Requirements - All of the material below is to be returned exactly.
- - - - -
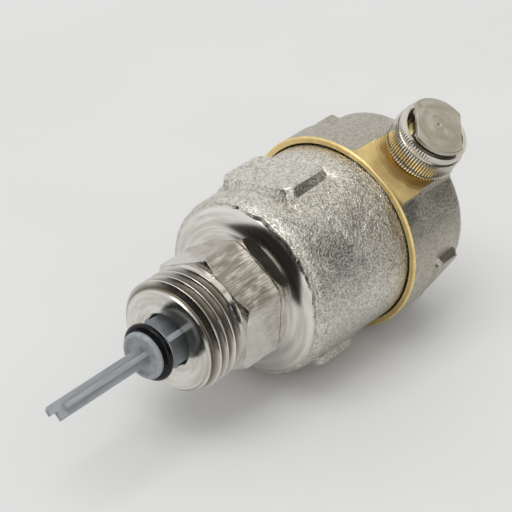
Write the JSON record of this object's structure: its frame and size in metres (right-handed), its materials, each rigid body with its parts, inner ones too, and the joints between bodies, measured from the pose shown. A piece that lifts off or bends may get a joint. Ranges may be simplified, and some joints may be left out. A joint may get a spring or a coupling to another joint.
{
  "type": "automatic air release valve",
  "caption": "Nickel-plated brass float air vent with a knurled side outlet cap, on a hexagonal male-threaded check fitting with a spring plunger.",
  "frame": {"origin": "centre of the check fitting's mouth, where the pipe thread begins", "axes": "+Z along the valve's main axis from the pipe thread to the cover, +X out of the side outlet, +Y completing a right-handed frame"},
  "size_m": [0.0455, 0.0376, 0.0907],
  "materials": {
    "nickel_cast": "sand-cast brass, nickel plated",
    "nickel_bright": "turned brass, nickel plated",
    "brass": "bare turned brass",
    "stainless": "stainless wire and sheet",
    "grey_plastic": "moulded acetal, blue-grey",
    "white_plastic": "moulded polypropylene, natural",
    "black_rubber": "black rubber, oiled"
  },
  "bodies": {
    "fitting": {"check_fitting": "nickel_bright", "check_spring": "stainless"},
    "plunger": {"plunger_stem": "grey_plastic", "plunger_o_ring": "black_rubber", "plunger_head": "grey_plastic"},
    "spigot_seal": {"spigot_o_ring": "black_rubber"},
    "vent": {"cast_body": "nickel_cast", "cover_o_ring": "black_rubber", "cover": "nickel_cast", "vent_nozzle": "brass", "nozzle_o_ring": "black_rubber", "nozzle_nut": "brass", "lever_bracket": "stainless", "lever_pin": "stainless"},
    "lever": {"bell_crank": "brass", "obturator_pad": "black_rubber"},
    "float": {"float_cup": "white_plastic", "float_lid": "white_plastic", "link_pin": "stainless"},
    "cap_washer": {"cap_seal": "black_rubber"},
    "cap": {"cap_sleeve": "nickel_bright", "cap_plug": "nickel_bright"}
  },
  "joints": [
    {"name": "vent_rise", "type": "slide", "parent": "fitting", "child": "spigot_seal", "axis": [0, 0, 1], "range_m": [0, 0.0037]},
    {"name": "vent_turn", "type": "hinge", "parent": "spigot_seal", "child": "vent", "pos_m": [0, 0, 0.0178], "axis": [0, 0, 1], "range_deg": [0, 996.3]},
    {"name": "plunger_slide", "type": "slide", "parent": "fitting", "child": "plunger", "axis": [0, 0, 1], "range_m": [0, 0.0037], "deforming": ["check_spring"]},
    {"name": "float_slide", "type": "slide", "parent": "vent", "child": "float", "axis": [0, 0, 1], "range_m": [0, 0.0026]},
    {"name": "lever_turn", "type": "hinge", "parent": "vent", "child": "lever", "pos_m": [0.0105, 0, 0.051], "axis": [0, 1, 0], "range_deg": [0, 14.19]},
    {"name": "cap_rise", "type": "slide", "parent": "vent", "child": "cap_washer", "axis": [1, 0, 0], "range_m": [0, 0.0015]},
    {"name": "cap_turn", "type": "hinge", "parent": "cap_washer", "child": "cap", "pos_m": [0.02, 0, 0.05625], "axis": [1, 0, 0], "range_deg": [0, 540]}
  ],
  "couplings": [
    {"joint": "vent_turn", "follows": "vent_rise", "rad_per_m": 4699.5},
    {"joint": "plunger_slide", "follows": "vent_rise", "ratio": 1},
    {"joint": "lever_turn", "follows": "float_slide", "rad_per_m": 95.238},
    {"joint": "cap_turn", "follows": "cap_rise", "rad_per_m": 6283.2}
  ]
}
- - - - -
Result of the task -
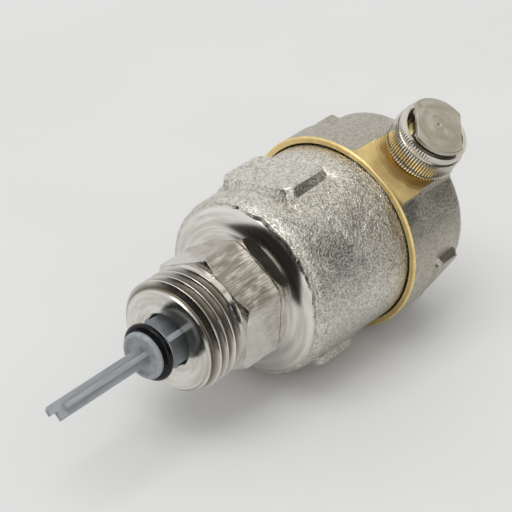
Write the JSON record of this object's structure: its frame and size in metres (right-handed), its materials, each rigid body with its parts, inner ones too, and the joints between bodies, measured from the pose shown. A piece that lifts off or bends may get a joint. Ranges may be simplified, and some joints may be left out. A joint may get a spring or a coupling to another joint.
{
  "type": "automatic air release valve",
  "caption": "Nickel-plated brass float air vent with a knurled side outlet cap, on a hexagonal male-threaded check fitting with a spring plunger.",
  "frame": {"origin": "centre of the check fitting's mouth, where the pipe thread begins", "axes": "+Z along the valve's main axis from the pipe thread to the cover, +X out of the side outlet, +Y completing a right-handed frame"},
  "size_m": [0.0455, 0.0376, 0.0907],
  "materials": {
    "nickel_cast": "sand-cast brass, nickel plated",
    "nickel_bright": "turned brass, nickel plated",
    "brass": "bare turned brass",
    "stainless": "stainless wire and sheet",
    "grey_plastic": "moulded acetal, blue-grey",
    "white_plastic": "moulded polypropylene, natural",
    "black_rubber": "black rubber, oiled"
  },
  "bodies": {
    "fitting": {"check_fitting": "nickel_bright", "check_spring": "stainless"},
    "plunger": {"plunger_stem": "grey_plastic", "plunger_o_ring": "black_rubber", "plunger_head": "grey_plastic"},
    "spigot_seal": {"spigot_o_ring": "black_rubber"},
    "vent": {"cast_body": "nickel_cast", "cover_o_ring": "black_rubber", "cover": "nickel_cast", "vent_nozzle": "brass", "nozzle_o_ring": "black_rubber", "nozzle_nut": "brass", "lever_bracket": "stainless", "lever_pin": "stainless"},
    "lever": {"bell_crank": "brass", "obturator_pad": "black_rubber"},
    "float": {"float_cup": "white_plastic", "float_lid": "white_plastic", "link_pin": "stainless"},
    "cap_washer": {"cap_seal": "black_rubber"},
    "cap": {"cap_sleeve": "nickel_bright", "cap_plug": "nickel_bright"}
  },
  "joints": [
    {"name": "vent_rise", "type": "slide", "parent": "fitting", "child": "spigot_seal", "axis": [0, 0, 1], "range_m": [0, 0.0037]},
    {"name": "vent_turn", "type": "hinge", "parent": "spigot_seal", "child": "vent", "pos_m": [0, 0, 0.0178], "axis": [0, 0, 1], "range_deg": [0, 996.3]},
    {"name": "plunger_slide", "type": "slide", "parent": "fitting", "child": "plunger", "axis": [0, 0, 1], "range_m": [0, 0.0037], "deforming": ["check_spring"]},
    {"name": "float_slide", "type": "slide", "parent": "vent", "child": "float", "axis": [0, 0, 1], "range_m": [0, 0.0026]},
    {"name": "lever_turn", "type": "hinge", "parent": "vent", "child": "lever", "pos_m": [0.0105, 0, 0.051], "axis": [0, 1, 0], "range_deg": [0, 14.19]},
    {"name": "cap_rise", "type": "slide", "parent": "vent", "child": "cap_washer", "axis": [1, 0, 0], "range_m": [0, 0.0015]},
    {"name": "cap_turn", "type": "hinge", "parent": "cap_washer", "child": "cap", "pos_m": [0.02, 0, 0.05625], "axis": [1, 0, 0], "range_deg": [0, 540]}
  ],
  "couplings": [
    {"joint": "vent_turn", "follows": "vent_rise", "rad_per_m": 4699.5},
    {"joint": "plunger_slide", "follows": "vent_rise", "ratio": 1},
    {"joint": "lever_turn", "follows": "float_slide", "rad_per_m": 95.238},
    {"joint": "cap_turn", "follows": "cap_rise", "rad_per_m": 6283.2}
  ]
}